Tom Verducci, and here’s the momentous impact of coaching:

Cubs manager Joe Maddon then pulled his 95-RBI shortstop Addison Russell for Chris Coghlan, a .188 hitter. Rather than have Romo pitch to Coghlan, Bochy rolled the reliever dice again and called for lefty Will Smith. Bad move: Maddon countered with Willson Contreras. Bochy passed on having a .195 hitter against righthanders (Coghlan) face his closer (Romo), and instead wound up with a .311 hitter against lefthanders (Contreras) matched up with a guy who had one career save and who is not accustomed to such spots (Smith). Huge advantage, Maddon.

A cup of tea, and it took how long? [HT: CHG]

Erin Beresini on Faith and Fitness:

Still, in the U.S. organized religion has largely focused on developing followers’ minds and spirits, leaving the body to team sports and athletic clubs. Now that’s changing. American churches are getting into the workout biz, and the effort is blowing up. The American Council on Exercise named faith-based fitness one of the top trends of 2016. There’s a magazine dedicated entirely to the cause (Faith & Fitness) and a website that helps churches set up their own exercise ministries (ChurchFitness.com). Last year, Health Fitness Revolution, a nonprofit best known for producing health-related listicles, ranked top 50 fitness-minded American megachurches (number one:Lakewood Church in Houston)—and that only covered congregations with more than 2,000 people attending weekly services.

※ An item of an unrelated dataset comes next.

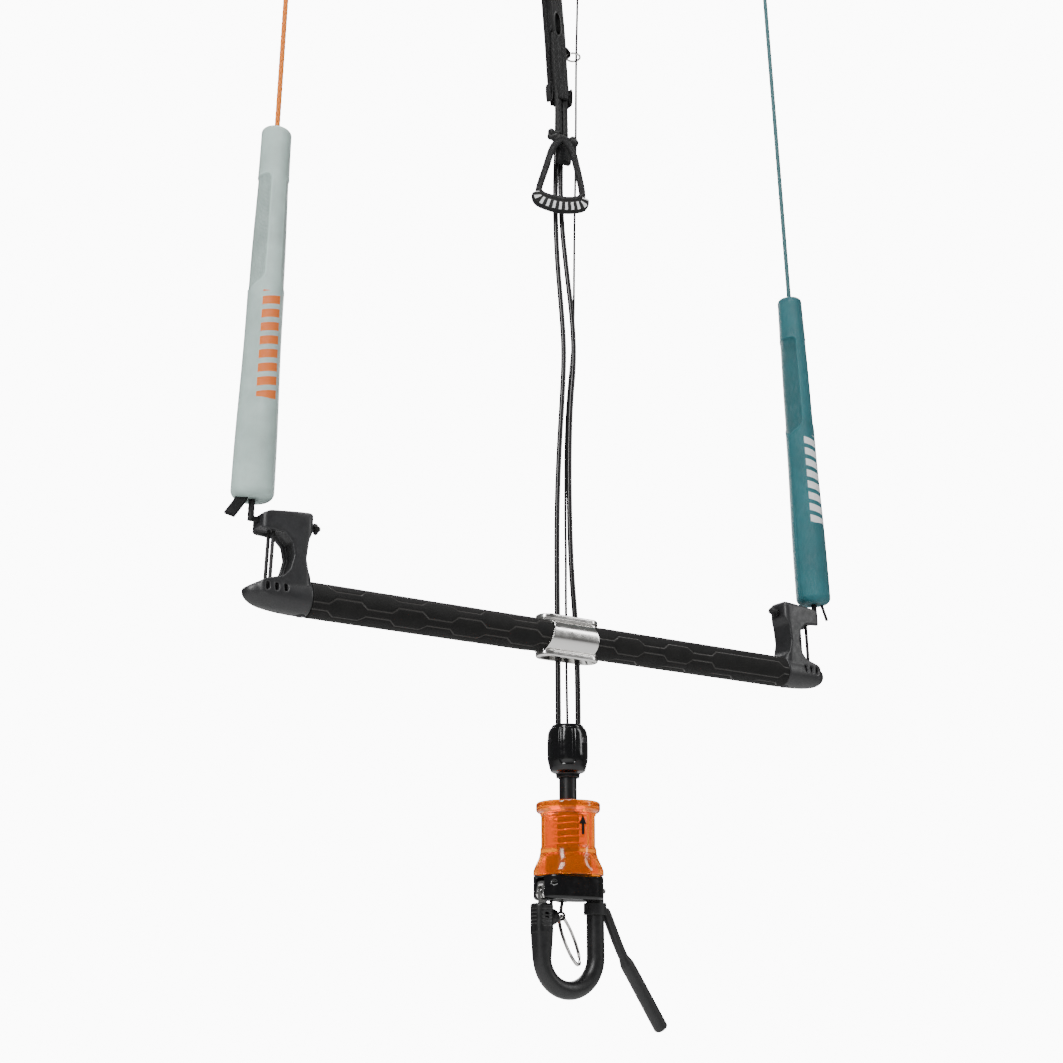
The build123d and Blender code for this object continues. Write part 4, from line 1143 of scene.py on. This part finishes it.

Make no mistake: in an era of declining church membership, one of the main reasons faith-based gyms exist is to draw people to the gospel, whether they’re parishioners or not. “We want people to come,” says First Baptist fitness minister Dave Bundrick. It’s the exact opposite M.O. of big-box gyms that base their business models on peoplenot showing up. Church fitness centers do charge fees, but they measure their success not in dollars but in what Bundrick calls ministry opportunities—interactions in which there’s a chance to “positively impact a person’s perception of our ministry, church, and ultimately, our God.”

Academics see another explanation for the trend. “It’s a response to the social and cultural problems of the age we’re in,” says Nick J. Watson, senior lecturer in sports, culture, and religion at York St. John University in the UK, whose research focuses on the role of the church in public health. That’s a nice way of saying we’re fat. In August, he is gathering some of the world’s top Christian academics to meet with politicians, clergy, and athletes at the inaugural Global Congress on Sports and Christianity. The event’s goal is to encourage collaboration and improve public health through multidisciplinary research on effective interventions.

[HT: LNMM]

Tobin Grant gets after Wayne Grudem for what he claims to have not known or known.

David Swartz:

Beyond the effects on evangelicals’ souls, it has devastating effects on their Christian witness. In their study of contemporary religion, American Grace: How Religion Divides and Unites Us, Harvard sociologist Robert Putnam and Notre Dame political scientist David Campbell write that the extraordinary rise of people who affiliate with no religion is due in part to their rejection of its entanglement with politics. Today 20 percent of the population says they have no faith. Putnam and Campbell write, “A growing number of Americans, especially young people, have come to disavow religion. For many, their aversion to religion is rooted in unease with the association between religion and conservative politics. If religion equals Republican, then they have decided that religion is not for them.”

What a terrible irony for evangelicals, a group of religious believers presumably committed to evangelism.